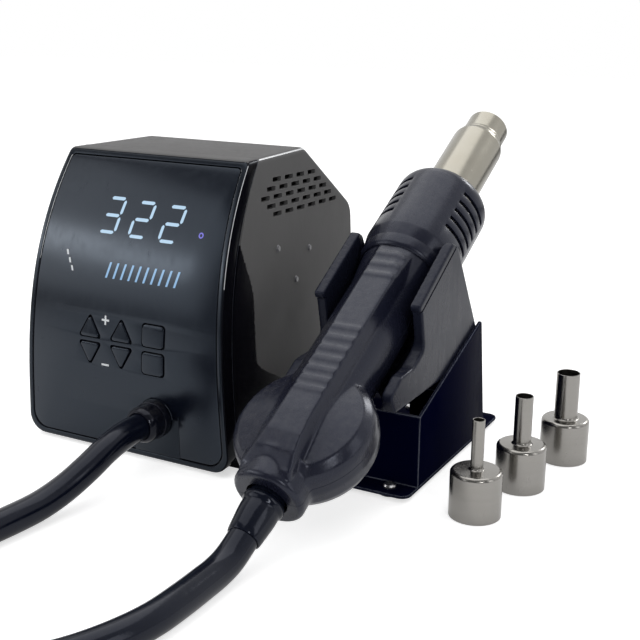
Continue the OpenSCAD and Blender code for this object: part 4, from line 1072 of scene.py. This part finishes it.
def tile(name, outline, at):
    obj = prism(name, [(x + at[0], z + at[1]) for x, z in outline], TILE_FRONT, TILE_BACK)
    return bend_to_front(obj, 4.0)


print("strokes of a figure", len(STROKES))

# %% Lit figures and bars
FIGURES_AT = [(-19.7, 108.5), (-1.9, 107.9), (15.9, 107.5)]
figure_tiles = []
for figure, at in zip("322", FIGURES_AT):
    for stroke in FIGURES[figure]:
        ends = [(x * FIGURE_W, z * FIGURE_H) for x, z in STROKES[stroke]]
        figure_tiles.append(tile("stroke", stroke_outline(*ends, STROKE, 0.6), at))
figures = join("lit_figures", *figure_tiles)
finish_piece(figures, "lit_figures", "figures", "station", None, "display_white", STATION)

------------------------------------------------

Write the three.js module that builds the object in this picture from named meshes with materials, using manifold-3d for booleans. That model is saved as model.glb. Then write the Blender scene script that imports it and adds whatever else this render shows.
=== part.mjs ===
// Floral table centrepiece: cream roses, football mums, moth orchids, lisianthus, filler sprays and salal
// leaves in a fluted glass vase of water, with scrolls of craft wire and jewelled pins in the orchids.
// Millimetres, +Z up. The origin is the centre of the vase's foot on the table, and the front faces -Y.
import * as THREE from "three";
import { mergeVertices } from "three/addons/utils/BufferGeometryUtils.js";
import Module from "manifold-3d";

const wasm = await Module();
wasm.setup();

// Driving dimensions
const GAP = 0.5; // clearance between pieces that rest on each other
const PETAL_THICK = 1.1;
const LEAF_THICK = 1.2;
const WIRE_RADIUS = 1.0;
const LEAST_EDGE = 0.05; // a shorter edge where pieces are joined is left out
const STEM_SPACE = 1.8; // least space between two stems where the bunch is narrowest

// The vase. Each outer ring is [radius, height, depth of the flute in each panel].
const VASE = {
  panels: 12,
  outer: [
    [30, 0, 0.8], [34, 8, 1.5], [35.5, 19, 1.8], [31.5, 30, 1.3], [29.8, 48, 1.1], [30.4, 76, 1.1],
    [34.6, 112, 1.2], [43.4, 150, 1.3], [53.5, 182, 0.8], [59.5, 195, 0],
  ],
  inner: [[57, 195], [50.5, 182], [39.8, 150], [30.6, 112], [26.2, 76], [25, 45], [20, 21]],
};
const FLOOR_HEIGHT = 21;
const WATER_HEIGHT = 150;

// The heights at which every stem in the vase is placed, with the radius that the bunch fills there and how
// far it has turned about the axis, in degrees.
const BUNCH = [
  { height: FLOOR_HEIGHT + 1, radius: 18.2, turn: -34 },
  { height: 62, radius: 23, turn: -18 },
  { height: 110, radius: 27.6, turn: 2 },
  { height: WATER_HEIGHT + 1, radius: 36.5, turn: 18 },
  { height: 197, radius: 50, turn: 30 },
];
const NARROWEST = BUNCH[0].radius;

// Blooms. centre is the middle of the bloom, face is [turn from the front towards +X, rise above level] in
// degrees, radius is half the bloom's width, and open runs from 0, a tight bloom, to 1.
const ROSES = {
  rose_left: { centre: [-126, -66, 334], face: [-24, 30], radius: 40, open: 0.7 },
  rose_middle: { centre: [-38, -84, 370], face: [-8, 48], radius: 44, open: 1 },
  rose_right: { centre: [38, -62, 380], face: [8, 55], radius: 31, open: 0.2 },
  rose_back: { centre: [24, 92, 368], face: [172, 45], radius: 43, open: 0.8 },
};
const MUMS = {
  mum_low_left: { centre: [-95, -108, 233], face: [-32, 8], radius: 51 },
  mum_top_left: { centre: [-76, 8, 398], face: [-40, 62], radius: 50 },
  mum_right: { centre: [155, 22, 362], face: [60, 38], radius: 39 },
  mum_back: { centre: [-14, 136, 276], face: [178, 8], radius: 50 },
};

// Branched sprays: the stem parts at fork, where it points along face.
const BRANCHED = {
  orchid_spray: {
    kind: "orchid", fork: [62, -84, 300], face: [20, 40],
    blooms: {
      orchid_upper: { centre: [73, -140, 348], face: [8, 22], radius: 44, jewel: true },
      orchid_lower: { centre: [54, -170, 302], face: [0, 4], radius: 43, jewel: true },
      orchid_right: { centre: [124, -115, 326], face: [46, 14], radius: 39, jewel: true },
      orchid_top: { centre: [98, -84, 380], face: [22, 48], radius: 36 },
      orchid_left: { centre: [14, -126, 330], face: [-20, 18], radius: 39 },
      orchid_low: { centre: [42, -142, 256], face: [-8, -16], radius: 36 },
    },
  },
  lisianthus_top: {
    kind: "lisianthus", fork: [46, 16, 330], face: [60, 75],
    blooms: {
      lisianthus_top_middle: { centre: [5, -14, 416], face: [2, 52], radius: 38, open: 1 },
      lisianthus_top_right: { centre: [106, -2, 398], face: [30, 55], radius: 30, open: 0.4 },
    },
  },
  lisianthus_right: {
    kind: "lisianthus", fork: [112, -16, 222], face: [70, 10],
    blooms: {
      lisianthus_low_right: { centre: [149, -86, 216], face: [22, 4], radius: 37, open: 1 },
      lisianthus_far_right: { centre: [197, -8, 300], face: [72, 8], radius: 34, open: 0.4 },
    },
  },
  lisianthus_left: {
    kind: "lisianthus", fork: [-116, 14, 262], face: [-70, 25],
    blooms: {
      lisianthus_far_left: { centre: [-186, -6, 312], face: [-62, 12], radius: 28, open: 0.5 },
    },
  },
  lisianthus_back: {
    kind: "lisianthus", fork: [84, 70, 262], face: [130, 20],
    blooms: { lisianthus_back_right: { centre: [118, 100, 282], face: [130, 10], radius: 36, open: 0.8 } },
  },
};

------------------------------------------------

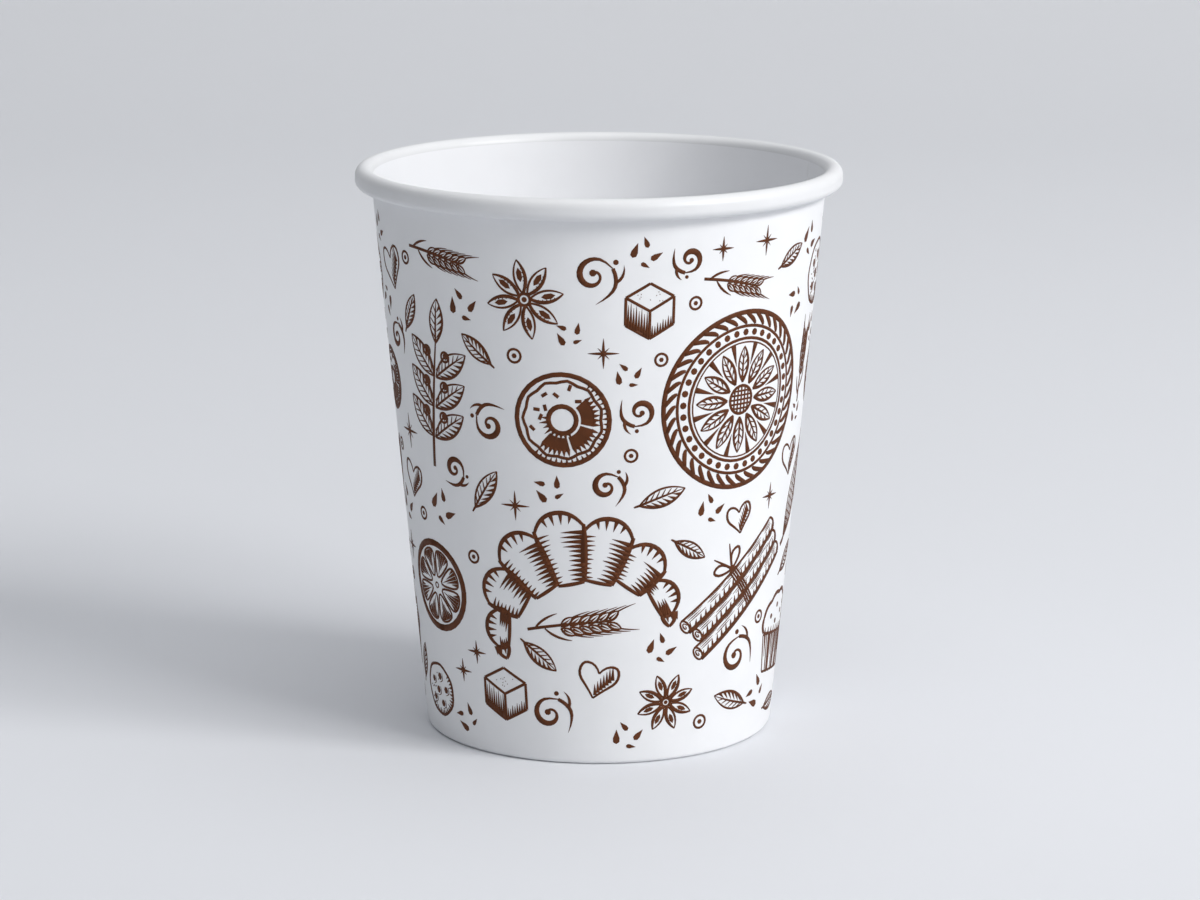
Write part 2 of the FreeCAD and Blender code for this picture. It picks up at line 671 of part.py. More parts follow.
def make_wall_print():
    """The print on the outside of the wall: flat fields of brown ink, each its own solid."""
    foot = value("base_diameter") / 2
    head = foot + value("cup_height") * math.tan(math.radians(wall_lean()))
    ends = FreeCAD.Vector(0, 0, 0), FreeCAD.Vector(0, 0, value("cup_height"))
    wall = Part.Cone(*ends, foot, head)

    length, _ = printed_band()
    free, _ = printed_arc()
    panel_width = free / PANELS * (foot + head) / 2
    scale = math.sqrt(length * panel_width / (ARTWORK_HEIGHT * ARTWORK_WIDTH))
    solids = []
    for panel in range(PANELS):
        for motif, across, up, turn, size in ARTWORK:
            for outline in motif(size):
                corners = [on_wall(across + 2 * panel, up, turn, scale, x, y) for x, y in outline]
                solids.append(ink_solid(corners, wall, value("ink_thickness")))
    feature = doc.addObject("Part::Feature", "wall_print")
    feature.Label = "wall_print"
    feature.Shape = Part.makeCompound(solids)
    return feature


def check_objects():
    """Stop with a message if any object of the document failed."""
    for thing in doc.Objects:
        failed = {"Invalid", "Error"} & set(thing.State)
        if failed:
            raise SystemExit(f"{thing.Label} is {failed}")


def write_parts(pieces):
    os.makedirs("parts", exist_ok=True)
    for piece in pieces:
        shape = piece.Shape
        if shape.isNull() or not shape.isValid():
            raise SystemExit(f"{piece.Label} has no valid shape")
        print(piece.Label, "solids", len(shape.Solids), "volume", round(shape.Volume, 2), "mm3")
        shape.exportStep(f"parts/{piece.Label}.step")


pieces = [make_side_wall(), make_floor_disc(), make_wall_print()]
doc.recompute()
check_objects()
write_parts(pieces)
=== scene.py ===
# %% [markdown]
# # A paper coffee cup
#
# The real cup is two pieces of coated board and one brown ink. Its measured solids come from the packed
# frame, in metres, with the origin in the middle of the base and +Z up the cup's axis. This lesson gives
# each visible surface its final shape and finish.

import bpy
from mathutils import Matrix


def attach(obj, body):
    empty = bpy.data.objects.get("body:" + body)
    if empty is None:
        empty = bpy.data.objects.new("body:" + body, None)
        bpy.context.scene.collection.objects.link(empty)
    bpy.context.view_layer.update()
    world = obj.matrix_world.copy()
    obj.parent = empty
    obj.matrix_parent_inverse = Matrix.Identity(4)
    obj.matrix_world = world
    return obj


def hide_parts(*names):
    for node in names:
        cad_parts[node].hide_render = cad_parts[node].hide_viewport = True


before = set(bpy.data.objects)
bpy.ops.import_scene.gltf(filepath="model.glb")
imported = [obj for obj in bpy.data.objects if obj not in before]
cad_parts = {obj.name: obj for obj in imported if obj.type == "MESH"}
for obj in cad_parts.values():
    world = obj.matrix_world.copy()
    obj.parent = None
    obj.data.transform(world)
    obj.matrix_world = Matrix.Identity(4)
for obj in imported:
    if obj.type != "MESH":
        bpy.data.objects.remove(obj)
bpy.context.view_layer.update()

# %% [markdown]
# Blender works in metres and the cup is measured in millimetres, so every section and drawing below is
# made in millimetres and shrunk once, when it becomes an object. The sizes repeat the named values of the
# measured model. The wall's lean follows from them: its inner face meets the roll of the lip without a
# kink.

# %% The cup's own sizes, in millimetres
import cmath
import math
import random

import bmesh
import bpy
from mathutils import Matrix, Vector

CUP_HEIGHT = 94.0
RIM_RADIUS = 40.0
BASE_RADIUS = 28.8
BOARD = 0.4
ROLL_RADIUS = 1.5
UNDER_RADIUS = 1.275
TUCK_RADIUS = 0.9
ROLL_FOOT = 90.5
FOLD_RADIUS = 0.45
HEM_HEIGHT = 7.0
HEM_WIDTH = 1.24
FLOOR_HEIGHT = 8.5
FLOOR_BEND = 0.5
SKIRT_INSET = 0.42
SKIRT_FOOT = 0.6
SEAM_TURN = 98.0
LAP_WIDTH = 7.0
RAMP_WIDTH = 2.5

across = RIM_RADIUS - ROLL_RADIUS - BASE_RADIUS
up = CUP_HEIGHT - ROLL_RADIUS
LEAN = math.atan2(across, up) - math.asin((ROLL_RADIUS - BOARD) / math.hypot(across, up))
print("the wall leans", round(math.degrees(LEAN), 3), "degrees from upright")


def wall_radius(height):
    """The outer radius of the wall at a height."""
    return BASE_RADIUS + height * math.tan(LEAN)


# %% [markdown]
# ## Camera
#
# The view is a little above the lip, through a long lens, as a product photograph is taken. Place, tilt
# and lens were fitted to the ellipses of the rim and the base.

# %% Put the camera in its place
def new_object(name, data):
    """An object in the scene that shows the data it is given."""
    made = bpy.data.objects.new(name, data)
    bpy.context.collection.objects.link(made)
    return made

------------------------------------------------

▸ Goal of the exercise:
Reproduce the lines exactly, from the line that contains "[make_side_wall(), make_floor_disc(), make_wall_print()]" through the line that contains "bpy.context.scene.collection.objects.link(empty)", and nothing more.

▸ Correct output:
pieces = [make_side_wall(), make_floor_disc(), make_wall_print()]
doc.recompute()
check_objects()
write_parts(pieces)
=== scene.py ===
# %% [markdown]
# # A paper coffee cup
#
# The real cup is two pieces of coated board and one brown ink. Its measured solids come from the packed
# frame, in metres, with the origin in the middle of the base and +Z up the cup's axis. This lesson gives
# each visible surface its final shape and finish.

import bpy
from mathutils import Matrix


def attach(obj, body):
    empty = bpy.data.objects.get("body:" + body)
    if empty is None:
        empty = bpy.data.objects.new("body:" + body, None)
        bpy.context.scene.collection.objects.link(empty)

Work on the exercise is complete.